Sachverhalt/Begründung

Jede vierte Frau* in Deutschland entscheidet sich im Schnitt ein Mal in ihrem Leben für den Abbruch einer ungewollten Schwangerschaft. Schwangerschaftsabbrüche stellen damit einen der am häufigsten durchgeführten gynäkologischen Eingriffe dar. Gleichzeitig gibt es wenig gesicherte Daten zur medizinischen Versorgungslage.

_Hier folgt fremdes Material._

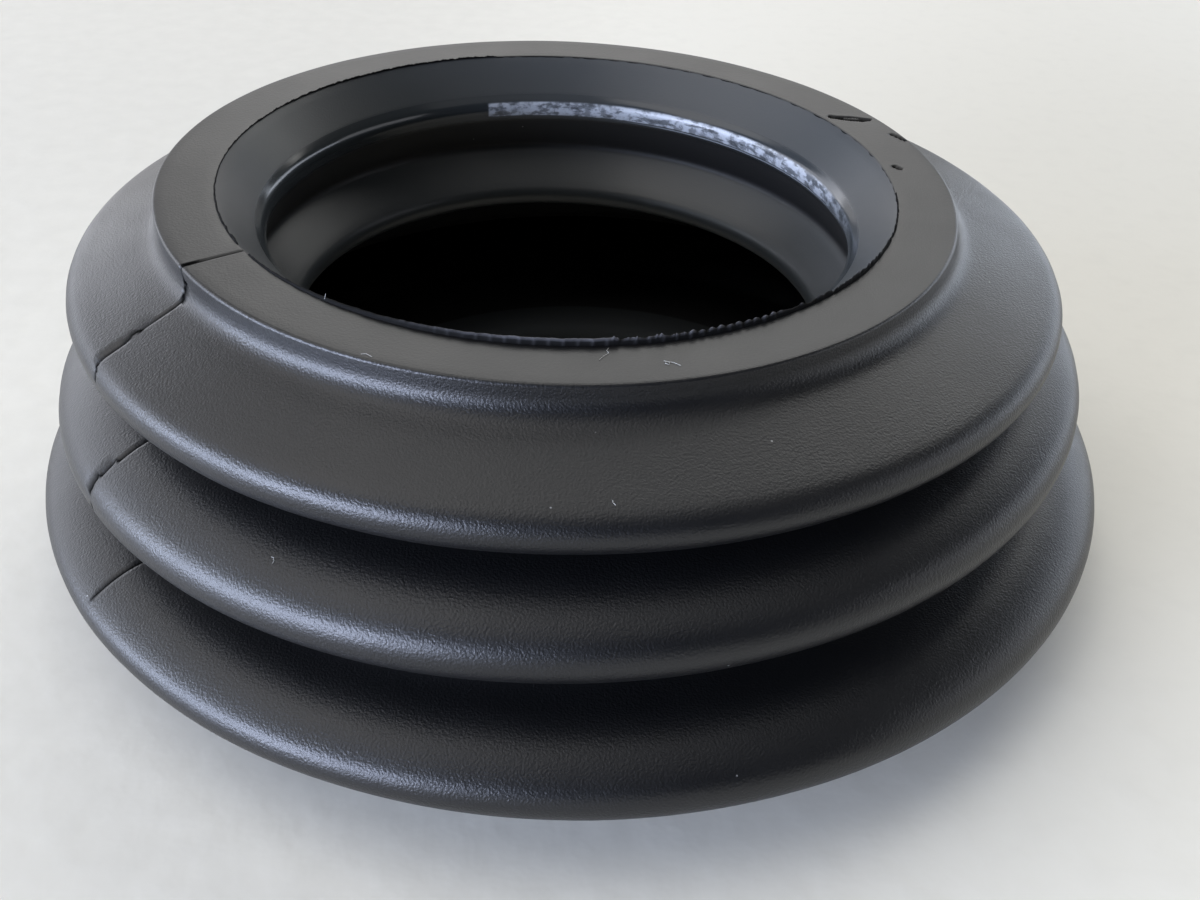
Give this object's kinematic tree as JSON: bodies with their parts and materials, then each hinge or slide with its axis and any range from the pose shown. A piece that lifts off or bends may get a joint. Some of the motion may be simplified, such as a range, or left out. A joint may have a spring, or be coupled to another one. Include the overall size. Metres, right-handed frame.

So kritisiert etwa ProFamilia: „Eine bedarfsdeckende Versorgung ist vom Gesetzgeber explizit gewollt, wird allerdings nicht überprüft.“ Dabei sollte der wohnortnahe Zugang zu medizinischer Versorgung bei Schwangerschaftsabbrüchen eine Selbstverständlichkeit sein. Auch die Wahlfreiheit bezüglich der Methode muss gewährleistet werden. Ob ein Schwangerschaftsabbruch medikamentös oder operativ durchgeführt wird, darüber darf nicht das Angebot entscheiden!

Angesichts der mangelnden Datenlage gibt es keine Gewissheit, inwiefern dies für alle Frauen gewährleistet ist. Auch hinsichtlich der Qualität der Versorgung gibt es zu wenige Informationen. Die Länder haben nach §13 Abs. 2 des Schwangerschaftskonfliktgesetztes die Aufgabe, eine ausreichende Versorgung sicherzustellen. Vor diesem Hintergrund muss auch die Stadt Verantwortung übernehmen. Dazu gehört, dass an Städtischen Kliniken Schwangerschaftsabbrüche bei ungewollter Schwangerschaft vorgenommen werden. Auch städtische Einrichtungen sollen so einen Beitrag zur Versorgungssicherheit leisten. Es geht um mehr als eine medizinische Frage. Die Entscheidung ob, wann und wie viele Kinder eine Frau* möchte, gehört zu den intimsten und weitreichendsten für das eigene Leben. Gnadenhalber, in gewissen Grenzen, einen Schwangerschaftsabbruch nicht zu verfolgen (wie es die derzeitige Gesetzeslage tut), spricht Frauen* ihre Mündigkeit in dieser Frage ab. Dabei kann niemand die eigene Situation so gut beurteilen wie die Betroffene selbst.

Solange seitens des Bundes keine Veränderungen eintreten, muss auf kommunaler Ebene das Recht auf Familienplanung durch eine gute Versorgung sichergestellt werden. Frauen* schließt ausdrücklich auch Trans- und nichtbinär-geschlechtliche Bürger*innen ein.

Unterzeichnet von:

Mathilde Göttel, Karin Binder DIE LINKE

Zoe Mayer, Jorinda Fahringer GRÜNE

Die Anfrage wurde auf der Gemeinderatssitzung am 24.03.2020 unter TOP 52 behandelt.